Summary
In Cincinnati Bar Assn. v. Altekruse (1994), 69 Ohio St.3d 266, 631 N.E.2d 612, we indefinitely suspended an attorney who, after receiving a retainer, failed to file a bankruptcy petition, but informed his client that the petition had been filed.
Summary of this case from Cincinnati Bar Assn. v. HatfieldOpinion
No. 93-2518
Submitted March 22, 1994 —
Decided May 11, 1994.
ON CERTIFIED REPORT by the Board of Commissioners on Grievances and Discipline of the Supreme Court, No. 93-53.

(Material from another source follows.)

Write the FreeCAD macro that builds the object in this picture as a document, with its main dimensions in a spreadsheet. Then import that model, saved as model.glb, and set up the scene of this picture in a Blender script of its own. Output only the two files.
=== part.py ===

In a complaint filed August 16, 1993, relator, Cincinnati Bar Association, charged respondent, John L. Altekruse, Jr., of Cincinnati, Attorney Registration No. 0032062, with five counts of misconduct alleging numerous violations of the Code of Professional Responsibility. Although personally served with a copy of the complaint, respondent failed to file an answer, and a panel of the Board of Commissioners on Grievances and Discipline of the Supreme Court ("board") considered the matter on relator's motion for default judgment with supporting affidavits. Respondent had received a public reprimand on March 4, 1992 for violating DR 9-102(B)(3) and 9-102(B)(4). Cincinnati Bar Assn. v. Altekruse (1992), 63 Ohio St.3d 139, 586 N.E.2d 75; see, also, Cincinnati Bar Assn. v. Altekruse (1992), 64 Ohio St.3d 1212, 597 N.E.2d 164.
The panel found that in August 1991, respondent was retained by Sarah and Peter Curtner to prepare and file bankruptcy papers on their behalf. The Curtners paid respondent $600 to perform these services. However, respondent failed to respond to numerous phone calls from the Curtners and further failed to prepare or file their bankruptcy action. On one of the few occasions that respondent did contact the Curtners, he falsely told them that he had filed documents with the bankruptcy court although none was ever filed.
After being notified of the Curtners' complaint against respondent, relator appointed attorney Timothy E. Hoberg to investigate. Hoberg sent three letters and left a message on respondent's answering machine requesting him to respond to the complaint and supply any pertinent documentation. Respondent failed to respond to Hoberg's letters or call. On July 7, 1993, respondent was served with a subpoena requiring him to appear at Hoberg's office with his documents pertaining to the Curtners. Respondent ignored the subpoena.
The panel concluded that respondent had violated DR 6-101(A)(3) (neglecting a legal matter entrusted to him), 7-101(A)(1) (failing to seek the lawful objectives of his client), 7-101(A)(2) (failing to carry out a contract of employment for professional services), 7-102(A)(5) (knowingly making a false statement of law or fact in his representation of a client), 1-102(A)(4) (engaging in conduct involving dishonesty, fraud, deceit, or misrepresentation), 1-102(A)(6) (engaging in conduct that adversely reflects on his fitness to practice law), and Gov.Bar R. V(4)(G) (failing to cooperate with investigators on ethical complaints).
Relator recommended that respondent be permanently disbarred. However, the panel recommended that respondent be indefinitely suspended from the practice of law. The panel found that respondent's refusal to cooperate with the investigation or respond to the complaint was "most troubling" and emphasized that respondent had been sanctioned only months prior to his commission of some of the acts forming the basis of relator's complaint. The board adopted the findings of fact, conclusions of law, and recommendation of the panel, and further recommended that costs be taxed to respondent.
Taft, Stettinius Hollister and Timothy E. Hoberg; and D. Michael Poast, for relator.
We concur in the findings and recommendation of the board. John L. Altekruse, Jr. is hereby indefinitely suspended from the practice of law. Costs taxed to respondent.
Judgment accordingly.
MOYER, C.J., A.W. SWEENEY, DOUGLAS, WRIGHT, RESNICK and F.E. SWEENEY, JJ., concur.
PFEIFER, J., dissents and would suspend respondent for one year.